» **Short exercise**:
In the listing below, locate the line containing "belt_and_rollers()" and the line containing "for member in". Output both of them and every line between, exactly as written, and nothing more.

Lines of data:
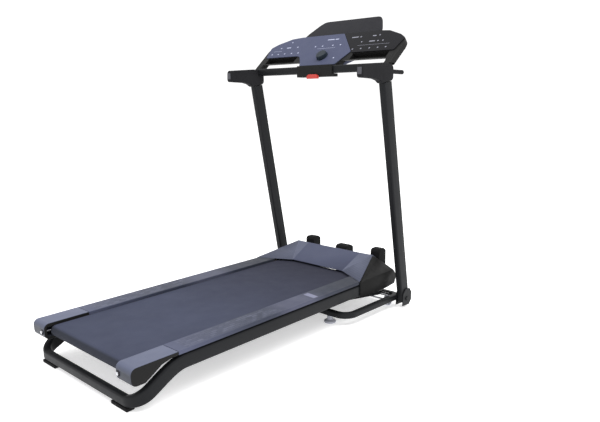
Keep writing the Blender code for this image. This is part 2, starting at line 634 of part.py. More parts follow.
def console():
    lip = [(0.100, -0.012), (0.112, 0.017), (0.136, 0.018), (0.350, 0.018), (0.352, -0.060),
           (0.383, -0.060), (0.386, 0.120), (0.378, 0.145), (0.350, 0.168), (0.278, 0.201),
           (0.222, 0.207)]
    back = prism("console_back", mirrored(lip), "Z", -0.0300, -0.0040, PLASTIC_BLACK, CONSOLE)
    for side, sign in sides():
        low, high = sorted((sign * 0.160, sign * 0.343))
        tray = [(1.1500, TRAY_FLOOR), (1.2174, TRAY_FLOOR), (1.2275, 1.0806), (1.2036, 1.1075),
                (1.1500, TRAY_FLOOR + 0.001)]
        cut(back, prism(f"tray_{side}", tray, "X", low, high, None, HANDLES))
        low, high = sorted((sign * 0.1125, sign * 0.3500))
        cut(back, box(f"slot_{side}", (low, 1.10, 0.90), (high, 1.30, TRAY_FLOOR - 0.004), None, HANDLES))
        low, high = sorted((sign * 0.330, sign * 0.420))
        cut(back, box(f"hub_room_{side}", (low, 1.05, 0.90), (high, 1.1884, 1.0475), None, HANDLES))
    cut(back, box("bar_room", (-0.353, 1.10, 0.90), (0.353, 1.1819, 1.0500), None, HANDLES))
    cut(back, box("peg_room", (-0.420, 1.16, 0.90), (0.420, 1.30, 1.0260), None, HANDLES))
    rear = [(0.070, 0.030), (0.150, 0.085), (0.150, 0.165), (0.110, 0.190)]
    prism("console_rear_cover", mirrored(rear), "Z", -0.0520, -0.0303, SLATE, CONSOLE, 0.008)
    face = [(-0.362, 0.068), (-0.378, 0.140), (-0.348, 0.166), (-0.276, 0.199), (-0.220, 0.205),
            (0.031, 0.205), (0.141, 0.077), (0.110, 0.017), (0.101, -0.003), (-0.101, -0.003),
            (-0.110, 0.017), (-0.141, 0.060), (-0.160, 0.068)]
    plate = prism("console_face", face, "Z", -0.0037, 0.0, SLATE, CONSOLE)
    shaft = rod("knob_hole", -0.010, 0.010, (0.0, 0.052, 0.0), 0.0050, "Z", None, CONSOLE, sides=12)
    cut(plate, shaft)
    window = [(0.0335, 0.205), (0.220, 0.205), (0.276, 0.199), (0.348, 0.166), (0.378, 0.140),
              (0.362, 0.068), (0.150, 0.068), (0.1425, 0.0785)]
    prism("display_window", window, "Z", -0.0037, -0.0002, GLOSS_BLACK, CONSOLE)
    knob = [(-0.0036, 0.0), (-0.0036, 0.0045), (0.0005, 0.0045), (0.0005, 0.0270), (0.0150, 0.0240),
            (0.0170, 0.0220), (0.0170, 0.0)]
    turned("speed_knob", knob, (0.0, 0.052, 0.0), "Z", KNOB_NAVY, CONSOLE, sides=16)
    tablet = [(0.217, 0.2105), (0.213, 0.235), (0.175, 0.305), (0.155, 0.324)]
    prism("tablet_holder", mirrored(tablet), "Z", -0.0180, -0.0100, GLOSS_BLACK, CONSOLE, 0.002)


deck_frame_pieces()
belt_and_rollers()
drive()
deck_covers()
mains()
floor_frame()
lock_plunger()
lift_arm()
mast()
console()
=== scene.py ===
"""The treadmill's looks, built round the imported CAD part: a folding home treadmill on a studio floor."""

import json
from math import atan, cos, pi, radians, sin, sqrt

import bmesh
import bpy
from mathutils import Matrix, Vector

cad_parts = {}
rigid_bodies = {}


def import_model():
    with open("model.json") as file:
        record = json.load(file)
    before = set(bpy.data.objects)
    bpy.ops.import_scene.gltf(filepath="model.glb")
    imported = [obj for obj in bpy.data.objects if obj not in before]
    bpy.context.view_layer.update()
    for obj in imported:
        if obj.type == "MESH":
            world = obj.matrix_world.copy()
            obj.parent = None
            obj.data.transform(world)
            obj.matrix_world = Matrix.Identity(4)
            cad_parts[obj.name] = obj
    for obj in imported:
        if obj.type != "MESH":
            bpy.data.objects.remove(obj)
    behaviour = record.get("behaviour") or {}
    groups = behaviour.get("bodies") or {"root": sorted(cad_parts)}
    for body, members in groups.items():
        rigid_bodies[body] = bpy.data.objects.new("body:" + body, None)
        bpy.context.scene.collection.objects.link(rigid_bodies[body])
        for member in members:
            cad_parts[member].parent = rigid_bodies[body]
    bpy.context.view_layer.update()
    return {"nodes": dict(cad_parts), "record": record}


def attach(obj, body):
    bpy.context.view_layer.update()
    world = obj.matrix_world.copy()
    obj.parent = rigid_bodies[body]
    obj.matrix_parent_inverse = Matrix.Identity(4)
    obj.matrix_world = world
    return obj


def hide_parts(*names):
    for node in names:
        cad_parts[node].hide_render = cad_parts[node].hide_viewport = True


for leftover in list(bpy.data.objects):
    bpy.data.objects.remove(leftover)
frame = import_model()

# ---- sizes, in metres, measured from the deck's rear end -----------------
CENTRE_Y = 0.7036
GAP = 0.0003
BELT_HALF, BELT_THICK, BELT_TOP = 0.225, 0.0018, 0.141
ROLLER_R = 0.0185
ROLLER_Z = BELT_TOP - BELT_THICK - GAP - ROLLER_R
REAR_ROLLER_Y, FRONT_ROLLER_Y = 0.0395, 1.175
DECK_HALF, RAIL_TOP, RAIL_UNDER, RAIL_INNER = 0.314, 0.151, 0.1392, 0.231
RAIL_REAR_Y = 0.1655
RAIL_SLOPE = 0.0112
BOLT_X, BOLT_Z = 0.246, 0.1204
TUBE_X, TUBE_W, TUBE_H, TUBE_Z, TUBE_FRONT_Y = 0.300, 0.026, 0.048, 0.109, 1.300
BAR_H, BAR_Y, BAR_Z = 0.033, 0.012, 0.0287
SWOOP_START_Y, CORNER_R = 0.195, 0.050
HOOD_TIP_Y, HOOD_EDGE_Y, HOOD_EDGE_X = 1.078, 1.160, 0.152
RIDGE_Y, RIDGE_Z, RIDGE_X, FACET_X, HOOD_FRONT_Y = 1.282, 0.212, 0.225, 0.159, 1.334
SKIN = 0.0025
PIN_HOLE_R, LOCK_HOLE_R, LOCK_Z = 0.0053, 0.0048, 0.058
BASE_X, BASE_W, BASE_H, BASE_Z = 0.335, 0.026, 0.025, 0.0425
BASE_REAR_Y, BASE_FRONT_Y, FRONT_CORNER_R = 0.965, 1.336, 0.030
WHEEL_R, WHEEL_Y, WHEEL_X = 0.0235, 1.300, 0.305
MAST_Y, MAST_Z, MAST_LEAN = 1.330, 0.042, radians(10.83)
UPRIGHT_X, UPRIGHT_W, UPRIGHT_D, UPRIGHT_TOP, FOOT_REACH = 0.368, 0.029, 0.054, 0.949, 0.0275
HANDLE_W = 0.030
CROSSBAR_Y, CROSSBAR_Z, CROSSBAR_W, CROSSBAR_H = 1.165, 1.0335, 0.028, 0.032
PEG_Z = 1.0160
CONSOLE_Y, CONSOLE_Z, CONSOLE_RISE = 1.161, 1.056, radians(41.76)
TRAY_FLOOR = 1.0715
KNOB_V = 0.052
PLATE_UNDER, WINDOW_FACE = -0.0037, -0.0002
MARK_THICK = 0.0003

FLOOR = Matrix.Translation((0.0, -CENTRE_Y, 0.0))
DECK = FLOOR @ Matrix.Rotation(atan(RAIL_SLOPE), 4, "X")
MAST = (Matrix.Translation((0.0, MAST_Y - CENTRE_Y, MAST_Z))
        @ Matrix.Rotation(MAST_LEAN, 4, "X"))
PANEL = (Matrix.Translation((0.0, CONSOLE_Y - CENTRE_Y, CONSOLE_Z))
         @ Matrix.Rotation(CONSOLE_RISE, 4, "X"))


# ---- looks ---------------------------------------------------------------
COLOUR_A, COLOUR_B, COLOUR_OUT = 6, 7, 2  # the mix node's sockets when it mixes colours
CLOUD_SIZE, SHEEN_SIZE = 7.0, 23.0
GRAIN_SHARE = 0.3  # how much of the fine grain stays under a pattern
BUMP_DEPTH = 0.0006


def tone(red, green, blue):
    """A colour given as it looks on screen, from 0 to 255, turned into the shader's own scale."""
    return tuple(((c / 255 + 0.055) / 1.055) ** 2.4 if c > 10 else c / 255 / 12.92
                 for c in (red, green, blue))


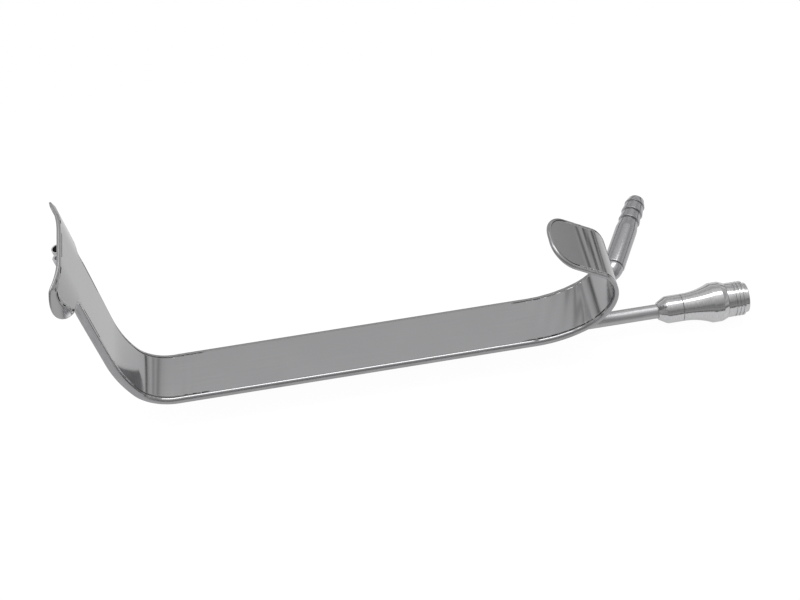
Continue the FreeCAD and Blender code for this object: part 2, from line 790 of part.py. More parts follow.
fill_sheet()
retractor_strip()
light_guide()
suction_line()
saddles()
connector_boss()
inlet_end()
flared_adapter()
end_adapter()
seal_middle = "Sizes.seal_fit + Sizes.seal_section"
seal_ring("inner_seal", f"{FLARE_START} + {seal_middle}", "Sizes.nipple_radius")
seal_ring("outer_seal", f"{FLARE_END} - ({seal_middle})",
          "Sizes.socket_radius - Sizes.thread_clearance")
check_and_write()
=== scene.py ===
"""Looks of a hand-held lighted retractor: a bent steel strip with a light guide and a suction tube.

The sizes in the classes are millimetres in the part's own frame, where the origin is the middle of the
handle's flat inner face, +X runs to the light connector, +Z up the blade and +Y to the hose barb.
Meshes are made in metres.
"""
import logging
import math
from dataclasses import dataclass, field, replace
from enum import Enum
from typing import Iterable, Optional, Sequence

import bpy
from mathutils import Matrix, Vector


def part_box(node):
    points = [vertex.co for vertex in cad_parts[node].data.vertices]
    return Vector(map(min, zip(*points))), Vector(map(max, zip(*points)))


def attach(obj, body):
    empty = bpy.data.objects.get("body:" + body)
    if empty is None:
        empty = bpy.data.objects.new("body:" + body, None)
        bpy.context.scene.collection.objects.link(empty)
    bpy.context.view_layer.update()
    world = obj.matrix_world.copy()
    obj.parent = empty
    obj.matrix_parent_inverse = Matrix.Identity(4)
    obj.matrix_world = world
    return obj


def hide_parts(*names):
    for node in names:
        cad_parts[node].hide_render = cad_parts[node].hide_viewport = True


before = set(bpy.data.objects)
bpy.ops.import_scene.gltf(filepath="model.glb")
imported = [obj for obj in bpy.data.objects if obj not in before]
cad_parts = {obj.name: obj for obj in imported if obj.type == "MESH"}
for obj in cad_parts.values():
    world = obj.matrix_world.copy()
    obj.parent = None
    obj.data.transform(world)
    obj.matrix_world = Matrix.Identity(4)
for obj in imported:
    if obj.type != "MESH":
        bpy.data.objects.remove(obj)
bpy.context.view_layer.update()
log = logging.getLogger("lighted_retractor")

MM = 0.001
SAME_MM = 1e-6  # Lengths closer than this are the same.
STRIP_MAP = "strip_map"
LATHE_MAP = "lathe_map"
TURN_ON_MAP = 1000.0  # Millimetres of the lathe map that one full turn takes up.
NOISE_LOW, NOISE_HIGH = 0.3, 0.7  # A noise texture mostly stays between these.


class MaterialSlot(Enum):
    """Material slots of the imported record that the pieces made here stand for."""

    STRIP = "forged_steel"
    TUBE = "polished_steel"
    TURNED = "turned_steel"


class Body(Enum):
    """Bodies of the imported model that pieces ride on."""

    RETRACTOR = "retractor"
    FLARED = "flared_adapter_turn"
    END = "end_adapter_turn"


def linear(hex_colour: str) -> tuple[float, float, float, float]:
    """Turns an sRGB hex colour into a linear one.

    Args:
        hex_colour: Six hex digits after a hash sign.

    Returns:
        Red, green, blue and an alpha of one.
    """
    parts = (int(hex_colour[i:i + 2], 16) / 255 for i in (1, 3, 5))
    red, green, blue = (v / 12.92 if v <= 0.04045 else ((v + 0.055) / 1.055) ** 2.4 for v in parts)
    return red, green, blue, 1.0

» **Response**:
belt_and_rollers()
drive()
deck_covers()
mains()
floor_frame()
lock_plunger()
lift_arm()
mast()
console()
=== scene.py ===
"""The treadmill's looks, built round the imported CAD part: a folding home treadmill on a studio floor."""

import json
from math import atan, cos, pi, radians, sin, sqrt

import bmesh
import bpy
from mathutils import Matrix, Vector

cad_parts = {}
rigid_bodies = {}


def import_model():
    with open("model.json") as file:
        record = json.load(file)
    before = set(bpy.data.objects)
    bpy.ops.import_scene.gltf(filepath="model.glb")
    imported = [obj for obj in bpy.data.objects if obj not in before]
    bpy.context.view_layer.update()
    for obj in imported:
        if obj.type == "MESH":
            world = obj.matrix_world.copy()
            obj.parent = None
            obj.data.transform(world)
            obj.matrix_world = Matrix.Identity(4)
            cad_parts[obj.name] = obj
    for obj in imported:
        if obj.type != "MESH":
            bpy.data.objects.remove(obj)
    behaviour = record.get("behaviour") or {}
    groups = behaviour.get("bodies") or {"root": sorted(cad_parts)}
    for body, members in groups.items():
        rigid_bodies[body] = bpy.data.objects.new("body:" + body, None)
        bpy.context.scene.collection.objects.link(rigid_bodies[body])
        for member in members:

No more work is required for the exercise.